Inspired by the Volvo Ocean Race and the UN #CleanSeas campaign, members of an eco-surf group held a surf competition to highlight plastic pollution during the Itajai stopover.
Turn the Tide on Plastic’s Bleddyn Mon and Lucas Chapman hit the waves alongside Vestas 11th Hour Racing crew members Simon Fisher and Stacey Jackson. The teams then rolled up their sleeves to collect some of the debris scattered along Praia Da Atalaia in Itajai.

Simon Fisher, Vestas 11th Hour’s navigator, went surfing at the event and took part in the beach clean.
He said: “It was great to be able to come here and lend our support to the event, have a surf and be part of the beach clean up.
“The organisers have been so creative to make boards out of plastic bottles and the kids can go out and enjoy them in the water. This is a good way of demonstrating how we all need to be conscious about the plastic we’re using and remember to refuse, reduce, reuse and recycle.”

Turn the Tide on Plastic’s Lucas Chapman added: “I grew up on the beach and as a kid I was always surfing. For the past year I have been surfing a 65-foot yacht through the world’s oceans, spreading the message about the need to clean up the seas.
“It’s fantastic to see that with the Volvo Ocean Race coming to town, people are not only embracing the sport of sailing but the need to make a difference by understanding the causes of the plastic pollution and cleaning up the beach here in Itajai.”
The Eco-Surf project is the brainchild of Brazilian surfer Gairo Lemut who was so shocked by the amount of plastic bottles he saw washed up on a Hawaiian beach that he decided to start his own plastic awareness raising project.
Returning to Brazil, Gairo started the initiative to highlight the issue by making surfboards out of plastic bottles.
The boards, made from a base of plastic bottles, are used by local children at surf schools to learn to surf and find out how discarded plastic can eventually make it’s way from rivers into the sea.
Over the eight years since the project started the team has visited a range of South and Central American countries to spread the message amongst the surf community.

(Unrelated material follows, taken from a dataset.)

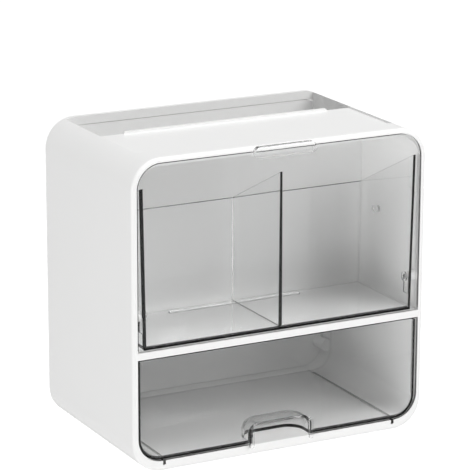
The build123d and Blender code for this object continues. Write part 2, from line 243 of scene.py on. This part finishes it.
def make_painted_edge_shade():
    """Near-black painted shade for the narrow faces of clear plastic, seen from outside, standing in for
    the darkness that refraction gives such edges; clear from within.
    """
    material, tree, shader = new_material("painted_edge_shade")
    # Near-black tones of the painted shade on clear edges
    tones = (0.002, 0.002, 0.002), (0.005, 0.005, 0.005)
    place_moulding(tree, shader, tones, roughness=(0.3, 0.4), grain=300.0, depth=0.000003)
    shader.inputs["Specular IOR Level"].default_value = 0.0
    passing = tree.nodes.new("ShaderNodeBsdfTransparent").outputs["BSDF"]
    side = tree.nodes.new("ShaderNodeNewGeometry")
    show_surface(tree, mix_shaders(tree, side.outputs["Backfacing"], shader.outputs["BSDF"], passing))
    return material


def make_screw_steel():
    material, tree, shader = new_material("screw_steel")
    tones = (0.68, 0.68, 0.67), (0.8, 0.8, 0.79)
    place_moulding(tree, shader, tones, roughness=(0.25, 0.4), grain=1500.0, depth=0.00002)
    shader.inputs["Metallic"].default_value = 0.75
    return material


def make_foam_tape():
    material, tree, shader = new_material("foam_tape")
    tones = (0.7, 0.71, 0.71), (0.8, 0.81, 0.81)
    place_moulding(tree, shader, tones, roughness=(0.8, 0.95), grain=1400.0, depth=0.0002)
    return material


white_plastic = make_white_plastic()
clear_plastic = make_clear_plastic()
clear_walls = make_clear_walls()
clear_sheet = make_clear_sheet()
painted_edge_shade = make_painted_edge_shade()
screw_steel = make_screw_steel()
foam_tape = make_foam_tape()

finishes = {
    "shell": white_plastic,
    "rear_cover": white_plastic,
    "wall_bracket": white_plastic,
    "cover_screws": screw_steel,
    "adhesive_pad": foam_tape,
    "tilt_bin": clear_plastic,
    "bin_divider": clear_plastic,
    "pivot_pin_left": clear_plastic,
    "pivot_pin_right": clear_plastic,
    "drawer": clear_plastic,
}
for node, material in finishes.items():
    piece = bpy.data.objects[node]
    piece.data.materials.clear()
    piece.data.materials.append(material)


# Shaping of the mouldings

def take_up(piece):
    """Selects one piece alone."""
    bpy.ops.object.select_all(action="DESELECT")
    piece.select_set(True)
    bpy.context.view_layer.objects.active = piece


def join_triangles(piece):
    """Merges doubled corners and joins flat triangles into whole faces."""
    take_up(piece)
    bpy.ops.object.mode_set(mode="EDIT")
    bpy.ops.mesh.select_mode(type="VERT")
    bpy.ops.mesh.select_all(action="SELECT")
    bpy.ops.mesh.remove_doubles(threshold=MERGED)
    bpy.ops.mesh.dissolve_limited(angle_limit=FLAT)
    bpy.ops.object.mode_set(mode="OBJECT")


def copy_moulding(node, name):
    """A copy of a moulding with its loose triangles joined into whole faces."""
    piece = bpy.data.objects.new(name, bpy.data.objects[node].data.copy())
    bpy.context.collection.objects.link(piece)
    join_triangles(piece)
    return piece


def cut_across(piece, depth, keep_front):
    """Keeps what lies in front of or behind an upright plane, with a closed cut."""
    reach = 0.3
    middle = depth + reach / 2 if keep_front else depth - reach / 2
    bpy.ops.object.select_all(action="DESELECT")
    bpy.ops.mesh.primitive_cube_add(size=1.0, location=(0.0, middle, 0.0))
    block = bpy.context.object
    block.scale = (2 * reach, reach, 2 * reach)
    bpy.ops.object.transform_apply(location=True, rotation=True, scale=True)
    take_up(piece)
    cut = piece.modifiers.new("cut", "BOOLEAN")
    cut.operation = "DIFFERENCE"
    cut.solver = "EXACT"
    cut.object = block
    bpy.ops.object.modifier_apply(modifier=cut.name)
    bpy.data.objects.remove(block, do_unlink=True)
    join_triangles(piece)


def round_edges(piece, edge):
    """Rounds the sharp edges and keeps the large faces even."""
    take_up(piece)
    rounding = piece.modifiers.new("edge_rounding", "BEVEL")
    rounding.limit_method = "ANGLE"
    rounding.angle_limit = math.radians(38)
    rounding.width = edge
    rounding.segments = 2
    rounding.profile = 0.5
    rounding.use_clamp_overlap = True
    bpy.ops.object.modifier_apply(modifier=rounding.name)
    bpy.ops.object.mode_set(mode="EDIT")
    bpy.ops.mesh.select_all(action="SELECT")
    bpy.ops.mesh.dissolve_degenerate(threshold=SLIVER)
    bpy.ops.object.mode_set(mode="OBJECT")
    bpy.ops.object.shade_smooth_by_angle(angle=math.radians(32))
    even = piece.modifiers.new("even_normals", "WEIGHTED_NORMAL")
    even.keep_sharp = True
    even.weight = 80
    bpy.ops.object.modifier_apply(modifier=even.name)


def part_front_ends(piece, side):
    """Parts the faces in which the walls end behind a panel on both sides of the scoop."""
    take_up(piece)
    for place in (-side, side):
        bpy.ops.object.mode_set(mode="EDIT")
        bpy.ops.mesh.select_mode(type="FACE")
        bpy.ops.mesh.select_all(action="DESELECT")
        bpy.ops.object.mode_set(mode="OBJECT")
        for face in piece.data.polygons:
            face.select = face.normal.y < -AHEAD and face.center.y < END_FACES
        bpy.ops.object.mode_set(mode="EDIT")
        bpy.ops.mesh.bisect(plane_co=(place, 0.0, 0.0), plane_no=(1.0, 0.0, 0.0))
        bpy.ops.object.mode_set(mode="OBJECT")


def spread_front_end(piece, wider, lower, side=0.0):
    """Flares the walls where they meet the panel, out and down towards its outline."""
    take_up(piece)
    top = max(corner.co.z for corner in piece.data.vertices)
    reach = max(corner.co.x for corner in piece.data.vertices)
    rise = top - min(corner.co.z for corner in piece.data.vertices)
    bpy.ops.object.mode_set(mode="EDIT")
    bpy.ops.mesh.select_mode(type="VERT")
    bpy.ops.mesh.select_all(action="SELECT")
    bpy.ops.mesh.bisect(plane_co=(0.0, TRAY_END + FLARE_LENGTH, 0.0), plane_no=(0.0, 1.0, 0.0))
    bpy.ops.mesh.select_all(action="DESELECT")
    bpy.ops.object.mode_set(mode="OBJECT")
    for corner in piece.data.vertices:
        corner.select = corner.co.y < TRAY_END + END_MARGIN and abs(corner.co.x) > side
    bpy.ops.object.mode_set(mode="EDIT")
    bpy.ops.transform.resize(
        value=((reach + wider) / reach, 1.0, (rise + lower) / rise),
        center_override=(0.0, TRAY_END, top),
    )
    bpy.ops.object.mode_set(mode="OBJECT")


# Looks of single faces: painted shade on the edges of clear plastic, and clear sheet faces

def on_panel(face):
    return PANEL_FACE - NEAR < face.center.y < PANEL_CUT + NEAR


def beside_scoop(face, limits):
    return limits[0] < abs(face.center.x) < limits[1] and face.center.z < SCOOP_TOP


def facing_out(face):
    """How far a face looks away from the middle plane: 1 straight out, -1 straight in."""
    return face.normal.x * math.copysign(1.0, face.center.x)


def paint_rim(piece):
    """Puts near-black painted shade on the narrow faces round a front panel, standing in for the
    darkness that refraction gives a clear edge.
    """
    piece.data.materials.append(painted_edge_shade)
    for face in piece.data.polygons:
        narrow = on_panel(face) and abs(face.normal.y) < OBLIQUE
        upright_at_scoop = beside_scoop(face, SCOOP_CORNERS) and abs(face.normal.z) < MOSTLY
        if narrow and not upright_at_scoop:
            face.material_index = 1


def paint_cheeks(piece):
    """Puts near-black painted shade on the outer sides of the two cheeks beside the scoop, standing in
    for the darkness of a clear edge.
    """
    for face in piece.data.polygons:
        if beside_scoop(face, CHEEK_SIDES) and facing_out(face) > MOSTLY:
            face.material_index = 1


def paint_sheet(piece):
    """Gives the wide flat faces of a front panel the clear look of a thin sheet."""
    piece.data.materials.append(clear_sheet)
    for face in piece.data.polygons:
        if on_panel(face) and abs(face.normal.y) > SQUARE:
            face.material_index = 2


def paint_front_ends(piece, end, side=0.0, bold=True):
    """Puts near-black painted shade on the rounded ends of the walls behind a panel, standing in for the
    darkness of a clear edge seen end on.

    A bold end takes in its inner round and the outer flank of the flare behind it.
    """
    piece.data.materials.append(painted_edge_shade)
    for face in piece.data.polygons:
        looks_ahead = face.center.y < end + END_DEPTH and face.normal.y < -SLIGHTLY
        dark = looks_ahead and face.normal.z <= PARTLY and abs(face.center.x) >= side
        if bold:
            on_flank = face.center.y < end + FLARE_LENGTH and facing_out(face) > MOSTLY
            dark = dark or on_flank
        else:
            dark = dark and facing_out(face) >= -PARTLY
        if dark:
            face.material_index = 1


# Pieces

def finish_piece(piece, body, slot, *nodes):
    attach(piece, body)
    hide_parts(*nodes)


def make_white_moulding(node, name):
    moulding = copy_moulding(node, name)
    round_edges(moulding, RIM_ROUND)
    finish_piece(moulding, "housing", "white_plastic", node)


def make_front(node, name, body):
    """The front panel of a clear moulding, with what stands in front of it."""
    front = copy_moulding(node, name)
    cut_across(front, PANEL_CUT, keep_front=True)
    round_edges(front, RIM_ROUND)
    paint_rim(front)
    paint_cheeks(front)
    paint_sheet(front)
    finish_piece(front, body, "clear_plastic", node)


def start_tray(node, name):
    """The walls and floor of a clear moulding behind its front panel."""
    tray = copy_moulding(node, name)
    cut_across(tray, TRAY_END, keep_front=False)
    tray.data.materials[0] = clear_walls
    return tray


def make_bin_tray():
    tray = start_tray("tilt_bin", "bin_tray")
    spread_front_end(tray, wider=0.0, lower=0.0005)
    round_edges(tray, WALL_ROUND)
    paint_front_ends(tray, TRAY_END)
    finish_piece(tray, "bin", "clear_plastic", "tilt_bin")


def make_drawer_tray():
    tray = start_tray("drawer", "drawer_tray")
    part_front_ends(tray, PAINTED_SHADE_START)
    spread_front_end(tray, wider=0.0006, lower=0.0004, side=FLARE_START)
    round_edges(tray, WALL_ROUND)
    paint_front_ends(tray, TRAY_END, PAINTED_SHADE_START, bold=False)
    finish_piece(tray, "drawer_unit", "clear_plastic", "drawer")


def make_divider_plate():
    plate = copy_moulding("bin_divider", "divider_plate")
    plate.data.materials[0] = clear_walls
    round_edges(plate, WALL_ROUND)
    paint_front_ends(plate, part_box("bin_divider")[0][1])
    finish_piece(plate, "bin", "clear_plastic", "bin_divider")


make_white_moulding("shell", "white_body")
make_white_moulding("rear_cover", "white_back_plate")
make_front("tilt_bin", "bin_front", "bin")
make_bin_tray()
make_front("drawer", "drawer_front", "drawer_unit")
make_drawer_tray()
make_divider_plate()


# Floor, surroundings, lamps and camera

def make_floor():
    """A pale floor that glows white where it is looked at and greys in reflections."""
    width = 12.0
    level = -0.6
    glow = 0.2
    glow_when_seen = 0.55
    bpy.ops.object.select_all(action="DESELECT")
    bpy.ops.mesh.primitive_plane_add(size=width, location=(0.0, 0.0, level))
    floor = bpy.context.object
    floor.name = "studio_floor"
    pale, tree, shader = new_material("pale_floor")
    shader.inputs["Base Color"].default_value = (0.95, 0.95, 0.95, 1.0)
    shader.inputs["Roughness"].default_value = 0.9
    shader.inputs["Specular IOR Level"].default_value = 0.0
    shader.inputs["Emission Color"].default_value = (1.0, 1.0, 1.0, 1.0)
    rays = tree.nodes.new("ShaderNodeLightPath").outputs
    lit = new_maths(tree, "MULTIPLY_ADD", rays["Is Camera Ray"], glow_when_seen, glow)
    tree.links.new(lit.outputs["Value"], shader.inputs["Emission Strength"])
    shade = tree.nodes.new("ShaderNodeBsdfDiffuse")
    shade.inputs["Color"].default_value = (0.18, 0.18, 0.18, 1.0)
    mirrored = new_maths(tree, "SUBTRACT", rays["Is Glossy Ray"], rays["Is Transmission Ray"])
    mirrored.use_clamp = True
    pale_or_grey = mix_shaders(
        tree, mirrored.outputs["Value"], shader.outputs["BSDF"], shade.outputs["BSDF"]
    )
    show_surface(tree, pale_or_grey)
    floor.data.materials.append(pale)


def make_surroundings():
    """White surroundings: dim as a light, dimmer in reflections, bright when seen."""
    glow = 0.3
    loss_in_reflections = -0.12
    glow_through_clear = 0.68
    world = bpy.data.worlds.new("studio_world")
    bpy.context.scene.world = world
    world.use_nodes = True
    tree = world.node_tree
    background = tree.nodes["Background"]
    background.inputs["Color"].default_value = (1.0, 1.0, 1.0, 1.0)
    rays = tree.nodes.new("ShaderNodeLightPath").outputs
    dimmed = new_maths(tree, "MULTIPLY_ADD", rays["Is Glossy Ray"], loss_in_reflections, glow)
    seen = new_maths(
        tree, "MULTIPLY_ADD", rays["Is Transmission Ray"], glow_through_clear, rays["Is Camera Ray"]
    )
    bright = new_maths(tree, "MAXIMUM", dimmed.outputs["Value"], seen.outputs["Value"])
    tree.links.new(bright.outputs["Value"], background.inputs["Strength"])


def soft_light(name, place, aim, size, power):
    lamp = bpy.data.lights.new(name, "AREA")
    lamp.shape = "RECTANGLE"
    lamp.size, lamp.size_y = size
    lamp.energy = power
    holder = bpy.data.objects.new(name, lamp)
    bpy.context.collection.objects.link(holder)
    holder.location = place
    holder.rotation_euler = (Vector(aim) - Vector(place)).to_track_quat("-Z", "Y").to_euler()


def place_camera():
    """The photograph's view: from the left and a little above."""
    place = (-0.6811, -1.3483, 0.3959)
    yaw = math.radians(27.81)
    pitch = math.radians(15.53)
    roll = math.radians(0.18)
    level = math.cos(pitch)
    ahead = Vector((math.sin(yaw) * level, math.cos(yaw) * level, -math.sin(pitch)))
    level_right = Vector((math.cos(yaw), -math.sin(yaw), 0.0))
    level_up = level_right.cross(ahead)
    right = math.cos(roll) * level_right + math.sin(roll) * level_up
    up = -math.sin(roll) * level_right + math.cos(roll) * level_up
    turn = Matrix((right, up, -ahead)).transposed().to_4x4()
    lens = bpy.data.cameras.new("photo_camera")
    lens.sensor_fit = "HORIZONTAL"
    lens.sensor_width = 36.0
    lens.lens = 202.97
    lens.shift_x = 0.0030
    lens.shift_y = 0.0047
    lens.clip_start = 0.01
    camera = bpy.data.objects.new("photo_camera", lens)
    bpy.context.collection.objects.link(camera)
    camera.matrix_world = Matrix.Translation(place) @ turn
    bpy.context.scene.camera = camera


make_floor()
make_surroundings()
soft_light("key_light", place=(-2.0, -0.8, -0.25), aim=(0.0, -0.06, -0.05), size=(1.4, 0.55), power=15.0)
soft_light("side_fill", place=(1.2, -1.45, 1.2), aim=(0.0, -0.06, -0.03), size=(1.2, 1.2), power=21.0)
soft_light("top_light", place=(0.05, -0.3, 1.8), aim=(0.0, -0.06, 0.0), size=(1.4, 1.4), power=20.0)
place_camera()
bpy.context.scene.view_settings.view_transform = "Standard"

Ney Machado, president of the project, says the aim is to inspire children to take action in their own lives and those of their families to make a difference to the plastic problem.
Ney said: “The fact that the Volvo Ocean Race was coming to Itajai inspired us to hold this surfing competition to showcase surfing, that we can make cheap surf boards by recycling plastic and to send a message about the shocking amount of plastic washed up on beaches around the world.
“We’re finding that people in inland towns and cities are not disposing of their plastic items properly and they’re ending up in rivers, eventually making their way into the sea.
“By creating this initiative, we want the surfing community to embrace the need to reduce our plastic obsession and producing the plastic bottle boards gives a visible representation of the problem which hopefully makes people more conscious of the crisis and how we can all play a part in solving it."